Abstract

The discursive model of pre-translation analysis of international legal discourse relies on interrelated modules: the document conceptual space, with the harmonized value opposition between the concepts of "legal justice" and "compensatory justice", "common good" and "sovereignty"; the discourse addresser / addressee, embodied in the metonymic nomination "parties of the document"; the translator as an intermediate system, the semiospheres; extra-textual internalized realities. "Unifying" modules include semiospheres of international universal and basic branch documents, as well as universal human values and a shared internalized reality. The shared values underpin basic discursive strategies of consensus, solidarity, cooperation, marked by explicit and implicit intertextual means and additional strategies for minimizing imposition and hiding differences, implemented with tactics of generalization, mitigation and declarativeness based on passivation, nominalization, "marked theme", etc.

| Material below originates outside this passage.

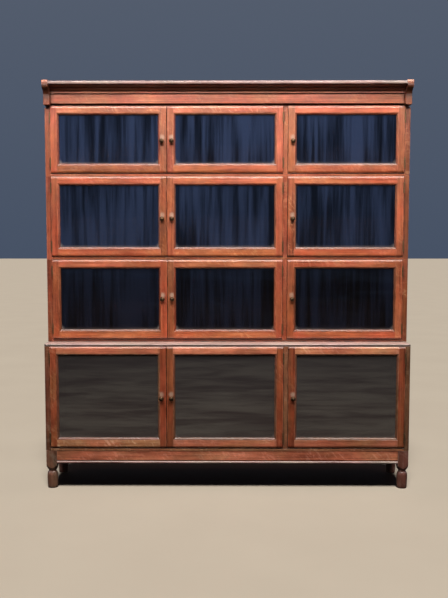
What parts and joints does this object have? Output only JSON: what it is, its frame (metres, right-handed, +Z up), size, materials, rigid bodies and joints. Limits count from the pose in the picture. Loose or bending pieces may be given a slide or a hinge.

Separating modules include semiospheres of the parties national legislations, marked by "without prejudice" clauses, metonymic nominations of "sovereign power", hedges scaling down the directive modality and idiomatic references to "public safety", etc.; semiospheres of recursive and procursive international branch texts that could be interpreted as conflicting with the document and are involved by 'non-affection' clauses and constative speech acts to fix the supremacy of one document over another. The document conceptual space may reflect the diverging interests and values of the parties, derived from implicit opposition between "legal justice" and "compensatory justice", harmonized by the documents. The markers of the "separating" modules are aimed at a combined strategy for predicting variable interpretation of particular norms with an indication of its source and normative harmonization. Keywords: International Legal Discourse, Model of Pre-Translation Analysis, Unifying and Separating Semiospheres, Value Opposition, Discourse-Forming Values.